▸ Objective: Set down each line from the one containing "retaining_clips();" to the one containing "obj.parent = None", inclusive, exactly as written and with nothing further.

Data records
------

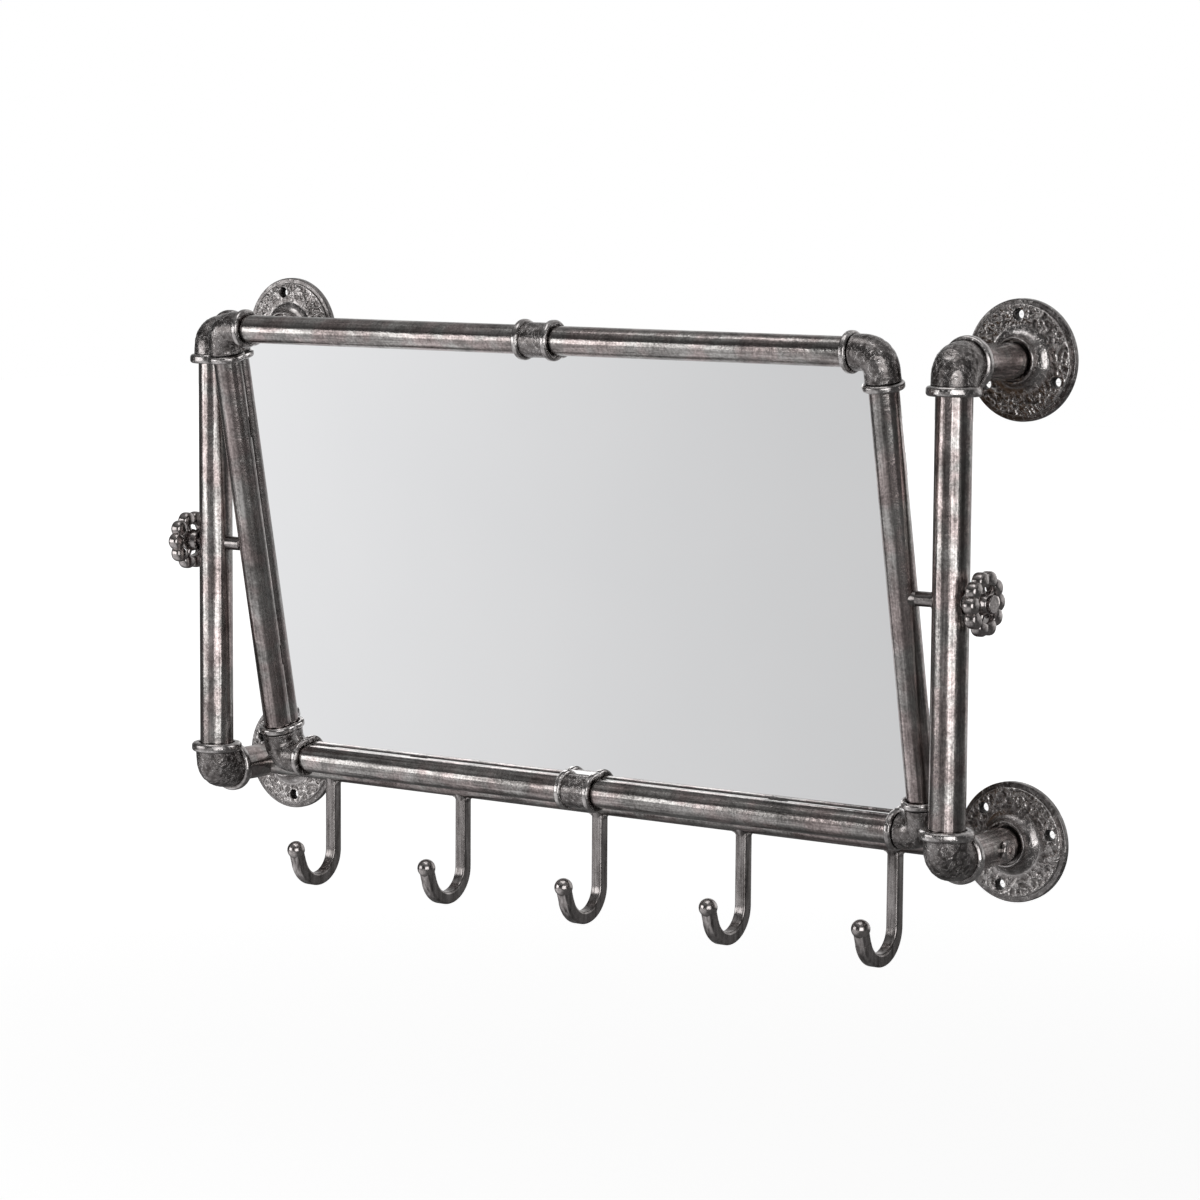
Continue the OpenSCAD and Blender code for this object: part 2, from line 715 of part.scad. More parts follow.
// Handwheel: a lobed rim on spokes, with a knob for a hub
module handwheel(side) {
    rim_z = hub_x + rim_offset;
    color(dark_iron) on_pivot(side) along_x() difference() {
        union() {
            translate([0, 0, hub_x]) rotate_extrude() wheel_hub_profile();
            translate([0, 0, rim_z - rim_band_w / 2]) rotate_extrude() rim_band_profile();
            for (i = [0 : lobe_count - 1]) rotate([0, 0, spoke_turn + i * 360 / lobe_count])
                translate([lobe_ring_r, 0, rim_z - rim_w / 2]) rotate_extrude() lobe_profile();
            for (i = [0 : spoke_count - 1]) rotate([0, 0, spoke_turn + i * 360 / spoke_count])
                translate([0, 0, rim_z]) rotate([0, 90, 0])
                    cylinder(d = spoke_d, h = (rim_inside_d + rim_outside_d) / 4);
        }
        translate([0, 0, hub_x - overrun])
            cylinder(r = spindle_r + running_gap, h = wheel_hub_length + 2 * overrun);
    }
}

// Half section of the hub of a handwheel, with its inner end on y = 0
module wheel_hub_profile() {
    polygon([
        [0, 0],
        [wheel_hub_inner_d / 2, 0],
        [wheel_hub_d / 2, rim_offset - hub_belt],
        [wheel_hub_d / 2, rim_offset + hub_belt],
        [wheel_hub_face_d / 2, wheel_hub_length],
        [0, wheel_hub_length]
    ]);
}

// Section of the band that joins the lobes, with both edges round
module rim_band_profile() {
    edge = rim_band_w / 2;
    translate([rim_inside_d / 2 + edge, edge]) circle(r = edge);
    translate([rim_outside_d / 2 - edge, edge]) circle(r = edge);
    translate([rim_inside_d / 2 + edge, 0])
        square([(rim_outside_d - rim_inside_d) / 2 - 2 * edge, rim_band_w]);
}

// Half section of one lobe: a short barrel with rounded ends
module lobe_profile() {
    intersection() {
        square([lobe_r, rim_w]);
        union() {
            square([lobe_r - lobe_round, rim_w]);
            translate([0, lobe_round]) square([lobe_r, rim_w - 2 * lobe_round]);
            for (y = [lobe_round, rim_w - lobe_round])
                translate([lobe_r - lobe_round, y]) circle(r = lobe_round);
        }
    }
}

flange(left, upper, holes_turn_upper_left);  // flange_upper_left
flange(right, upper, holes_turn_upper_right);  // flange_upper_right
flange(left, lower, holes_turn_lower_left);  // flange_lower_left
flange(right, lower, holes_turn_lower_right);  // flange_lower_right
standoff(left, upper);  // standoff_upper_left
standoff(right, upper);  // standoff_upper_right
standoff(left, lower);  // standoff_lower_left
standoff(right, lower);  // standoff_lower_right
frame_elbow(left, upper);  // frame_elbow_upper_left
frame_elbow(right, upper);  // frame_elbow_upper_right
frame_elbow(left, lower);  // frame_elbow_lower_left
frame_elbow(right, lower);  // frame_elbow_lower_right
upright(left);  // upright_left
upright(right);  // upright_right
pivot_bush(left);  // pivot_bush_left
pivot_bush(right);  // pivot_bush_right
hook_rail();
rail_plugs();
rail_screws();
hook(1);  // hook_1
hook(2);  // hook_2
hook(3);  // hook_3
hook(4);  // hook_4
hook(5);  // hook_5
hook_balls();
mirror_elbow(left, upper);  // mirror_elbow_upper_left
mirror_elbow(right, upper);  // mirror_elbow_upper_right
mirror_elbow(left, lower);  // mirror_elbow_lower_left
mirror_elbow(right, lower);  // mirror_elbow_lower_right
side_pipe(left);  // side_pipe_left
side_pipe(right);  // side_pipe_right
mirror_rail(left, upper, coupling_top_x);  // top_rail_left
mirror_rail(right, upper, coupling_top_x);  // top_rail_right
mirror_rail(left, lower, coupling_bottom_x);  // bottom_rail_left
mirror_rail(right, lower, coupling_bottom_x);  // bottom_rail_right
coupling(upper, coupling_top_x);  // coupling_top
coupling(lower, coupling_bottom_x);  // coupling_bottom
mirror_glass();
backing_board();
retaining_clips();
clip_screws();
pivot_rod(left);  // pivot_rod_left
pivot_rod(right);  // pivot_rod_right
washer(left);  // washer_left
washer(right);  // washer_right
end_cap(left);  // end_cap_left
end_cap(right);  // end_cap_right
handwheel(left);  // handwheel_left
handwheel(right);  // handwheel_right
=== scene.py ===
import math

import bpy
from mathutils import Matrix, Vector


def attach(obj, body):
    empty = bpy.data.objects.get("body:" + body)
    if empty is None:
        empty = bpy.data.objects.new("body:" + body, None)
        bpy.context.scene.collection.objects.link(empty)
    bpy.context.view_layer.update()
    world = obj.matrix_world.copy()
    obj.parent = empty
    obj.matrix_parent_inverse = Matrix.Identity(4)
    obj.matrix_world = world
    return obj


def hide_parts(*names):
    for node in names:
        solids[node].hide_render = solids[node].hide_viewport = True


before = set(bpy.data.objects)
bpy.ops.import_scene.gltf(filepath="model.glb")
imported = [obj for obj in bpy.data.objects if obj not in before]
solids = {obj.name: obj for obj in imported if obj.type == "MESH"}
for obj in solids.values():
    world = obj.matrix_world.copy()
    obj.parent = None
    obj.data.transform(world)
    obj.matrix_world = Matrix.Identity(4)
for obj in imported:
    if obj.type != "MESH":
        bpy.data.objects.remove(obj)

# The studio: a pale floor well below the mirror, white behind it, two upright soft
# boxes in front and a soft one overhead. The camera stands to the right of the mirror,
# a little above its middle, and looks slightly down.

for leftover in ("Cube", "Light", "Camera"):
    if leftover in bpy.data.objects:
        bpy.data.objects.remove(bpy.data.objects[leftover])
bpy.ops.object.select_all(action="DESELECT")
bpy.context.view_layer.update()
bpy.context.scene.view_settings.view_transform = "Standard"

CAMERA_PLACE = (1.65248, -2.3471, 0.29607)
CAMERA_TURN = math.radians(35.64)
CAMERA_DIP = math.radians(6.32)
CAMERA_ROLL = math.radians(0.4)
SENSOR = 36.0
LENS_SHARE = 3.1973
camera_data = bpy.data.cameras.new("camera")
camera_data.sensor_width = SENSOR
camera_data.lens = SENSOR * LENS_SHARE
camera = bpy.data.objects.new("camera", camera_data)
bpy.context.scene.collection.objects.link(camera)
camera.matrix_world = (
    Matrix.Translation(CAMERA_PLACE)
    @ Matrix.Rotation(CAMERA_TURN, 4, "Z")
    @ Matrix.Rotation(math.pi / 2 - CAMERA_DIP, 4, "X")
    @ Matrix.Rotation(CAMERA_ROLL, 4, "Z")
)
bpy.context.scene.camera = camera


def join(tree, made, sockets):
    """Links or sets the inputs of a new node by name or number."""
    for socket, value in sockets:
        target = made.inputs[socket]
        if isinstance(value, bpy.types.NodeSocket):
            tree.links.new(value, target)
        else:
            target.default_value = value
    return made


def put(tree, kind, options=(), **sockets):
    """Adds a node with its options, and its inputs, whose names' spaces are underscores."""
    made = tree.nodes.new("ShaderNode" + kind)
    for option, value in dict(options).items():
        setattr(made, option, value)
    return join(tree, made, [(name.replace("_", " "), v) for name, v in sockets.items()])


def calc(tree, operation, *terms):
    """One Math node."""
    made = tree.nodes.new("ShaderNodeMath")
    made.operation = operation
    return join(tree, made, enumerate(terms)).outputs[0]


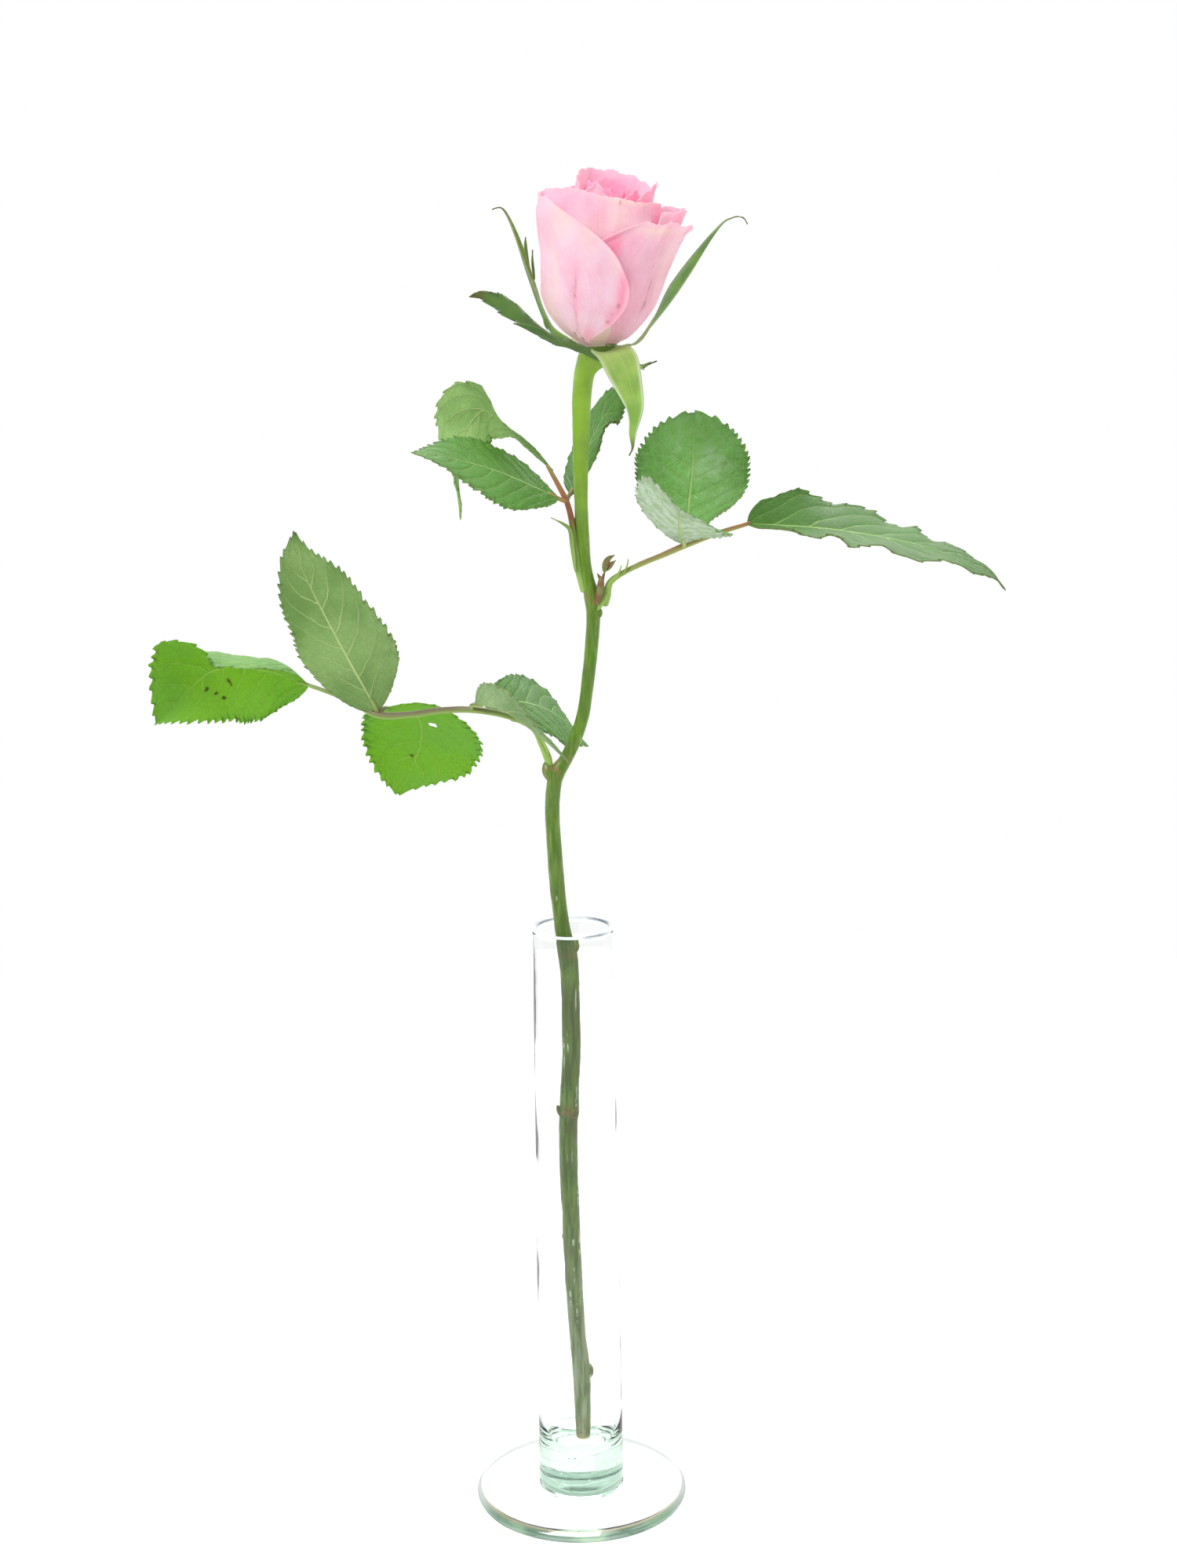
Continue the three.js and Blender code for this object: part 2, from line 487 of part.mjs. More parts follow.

------

▸ The response:
retaining_clips();
clip_screws();
pivot_rod(left);  // pivot_rod_left
pivot_rod(right);  // pivot_rod_right
washer(left);  // washer_left
washer(right);  // washer_right
end_cap(left);  // end_cap_left
end_cap(right);  // end_cap_right
handwheel(left);  // handwheel_left
handwheel(right);  // handwheel_right
=== scene.py ===
import math

import bpy
from mathutils import Matrix, Vector


def attach(obj, body):
    empty = bpy.data.objects.get("body:" + body)
    if empty is None:
        empty = bpy.data.objects.new("body:" + body, None)
        bpy.context.scene.collection.objects.link(empty)
    bpy.context.view_layer.update()
    world = obj.matrix_world.copy()
    obj.parent = empty
    obj.matrix_parent_inverse = Matrix.Identity(4)
    obj.matrix_world = world
    return obj


def hide_parts(*names):
    for node in names:
        solids[node].hide_render = solids[node].hide_viewport = True


before = set(bpy.data.objects)
bpy.ops.import_scene.gltf(filepath="model.glb")
imported = [obj for obj in bpy.data.objects if obj not in before]
solids = {obj.name: obj for obj in imported if obj.type == "MESH"}
for obj in solids.values():
    world = obj.matrix_world.copy()
    obj.parent = None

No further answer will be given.